For the past few weeks commuters around the country have had nightmarish encounters trying to travel from one place to the other, especially during peak hours.
In some places, mostly in High Density suburbs, people have been enduring long hours of waiting in queues for their turn to board ZUPCO buses and kombis to their homes.
Workers have been the most affected as some would get home as late as 10 p.m. and wake up as early as 4 a.m. in order for them to be able to get to their workstations on time.
Some had to risk their limbs and even life as they travelled under very precarious conditions in trucks, lorries and even on top of buses. Others had to walk home as they could not afford the fares charged by some opportunists who took advantage of the situation.
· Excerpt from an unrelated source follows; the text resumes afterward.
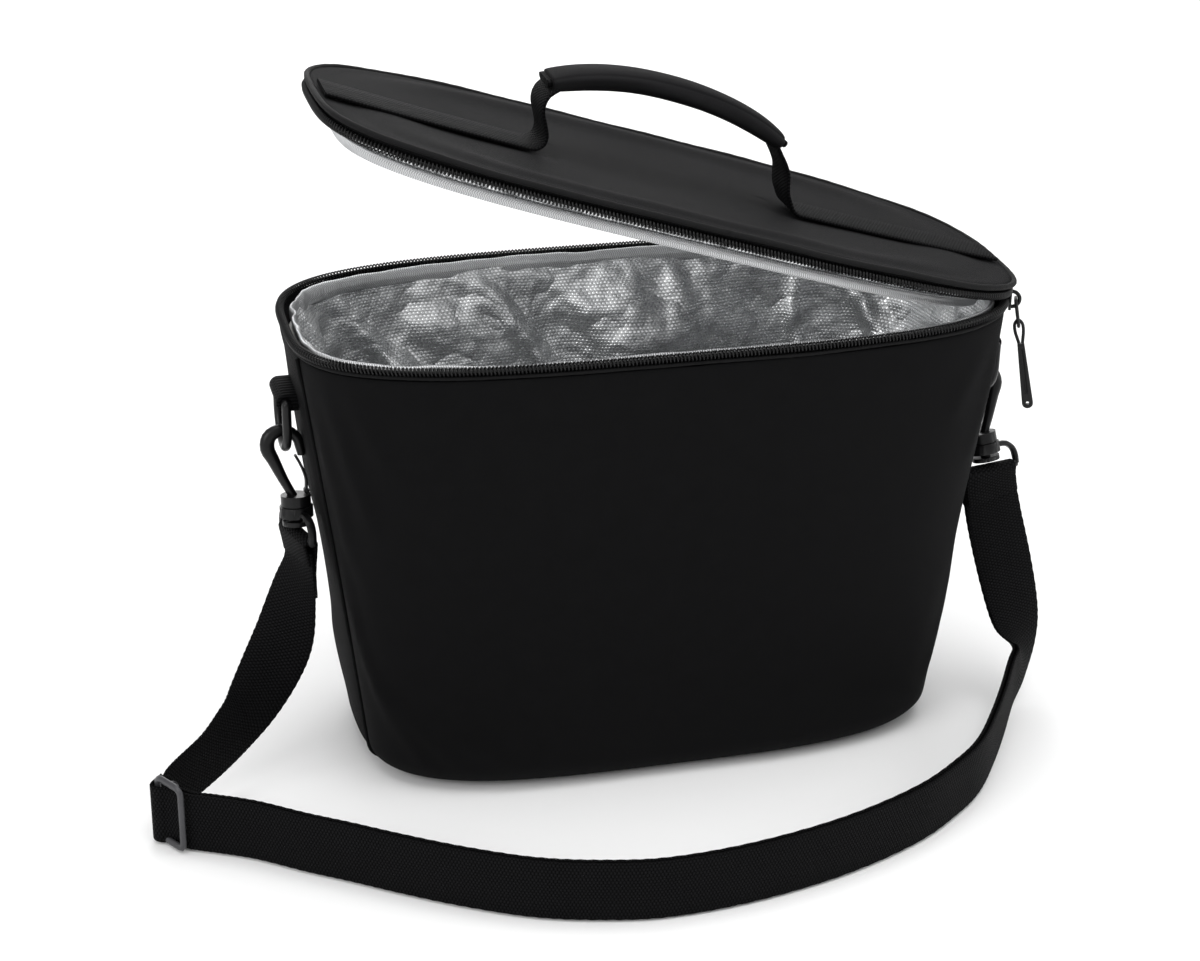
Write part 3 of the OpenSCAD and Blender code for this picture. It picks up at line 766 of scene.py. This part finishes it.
def panelAngles():
    # angles of the columns round the whole bag, closer together where the corners turn
    spans = {"back": (seamAngle, 180 - seamAngle), "left": (180 - seamAngle, 180 + seamAngle),
             "front": (180 + seamAngle, 360 - seamAngle), "right": (-seamAngle, seamAngle)}
    made = {}
    for panel, (first, last) in spans.items():
        angles = evenAngles(spread(first, last, 1500), body["columns"][panel], 0.1)
        angles[0], angles[-1] = first, last
        made[panel] = angles
    return made


def relaxCloth(piece, pinned, growth, pressure, frames, cap, stiffness=6):
    # a little too much fabric, held at its seams, buckles and swells; each point moves at most by cap
    start = [v.co.copy() for v in piece.data.vertices]
    group = piece.vertex_groups.new(name="pinned")
    for number, weight in pinned:
        group.add([number], weight, "REPLACE")
    cloth = addModifier(piece, "CLOTH")
    settings = cloth.settings
    settings.quality = 5
    settings.mass = 0.2
    settings.tension_stiffness = stiffness
    settings.compression_stiffness = stiffness
    settings.shear_stiffness = stiffness
    settings.bending_stiffness = 0.4
    settings.vertex_group_mass = "pinned"
    settings.pin_stiffness = 1.0
    settings.shrink_min = -growth
    settings.effector_weights.gravity = 0
    settings.use_pressure = True
    settings.uniform_pressure_force = pressure
    cloth.collision_settings.use_collision = False
    cloth.collision_settings.use_self_collision = False
    cloth.point_cache.frame_start, cloth.point_cache.frame_end = 1, frames
    for number in range(1, frames + 1):
        scene.frame_set(number)
    applyModifiers(piece)
    scene.frame_set(1)
    piece.vertex_groups.clear()
    for vertex, rest in zip(piece.data.vertices, start):
        move = vertex.co - rest
        if move.length > cap:
            vertex.co = rest + move * (cap / move.length)


def cutGrid(piece, wide, first, last, tall, name):
    # one panel out of a simulated grid, as a mesh of its own
    points = [v.co for v in piece.data.vertices]
    rows = [[points[i * wide + j % wide].copy() for j in range(first, last + 1)] for i in range(tall)]
    return clothGrid(name, rows)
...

Female passengers had to face humiliating and embarrassing moments and were open to harassment, some forced into undignified actions all in an effort to get home.
Since the banning of other players from providing public transport services, the transport situation has been dire, with the State owned ZUPCO failing to effectively service urban routes owing to a shortage of buses and kombis.
The withdrawal of some operators from the ZUPCO franchise scheme in the past few days further compounded the situation.
Some private operators have been supplementing ZUPCO, albeit illegally, and their services have been helping a lot as they eased the pressure from the state owned monopoly.
However, the launch last week of a blitz against these private players saw the situation sink into total chaos, as passengers were left stranded at various bus termini as ZUPCO failed to cope with the high volumes of commuters.
The few private transport players who managed to sneak into town and individuals took advantage of the situation and were charging as much as $3 for a 15 kilometre journey.
It is however, refreshing to note that government has now made a sober decision to open up the public transport system for other players in order to complement the services being provided by ZUPCO.
President Emerson Mnangagwa announced Saturday that private players would be allowed into the transport sector following the reduction in Covid-19 cases and the subsequent opening up of the economy.
Government also introduced a duty free importation for a period of 12 months, for vehicles which meet regulations to, which will allow private operators to beef up their fleet.
This, he said would be done under terms and conditions to be published by Government.
This is commendable considering that the transport situation was beginning to affect business and ultimately the whole economy of the country.
Workers have been coming to work late and already exhausted before they had even started working, which was beginning to affect production volumes for many enterprises.
The private players, on their part, now have to play by the rules and ensure their crew on the road maintain discipline.
While their services are crucial to the economic development of the country, the behaviour of some of them leave a lot to be desired.
While allowing them to operate law enforcement agents from both the ZRP and the respective municipalities must ensure that laws are followed so that there is sanity.
Authorities need to decisively deal with touts, who have a reputation of harassing commuters with impunity and ensure that they should never be allowed at any pick up points again.
Councils should also take advantage of this as it creates avenues for revenue generation, which revenue has been going to touts at their expense.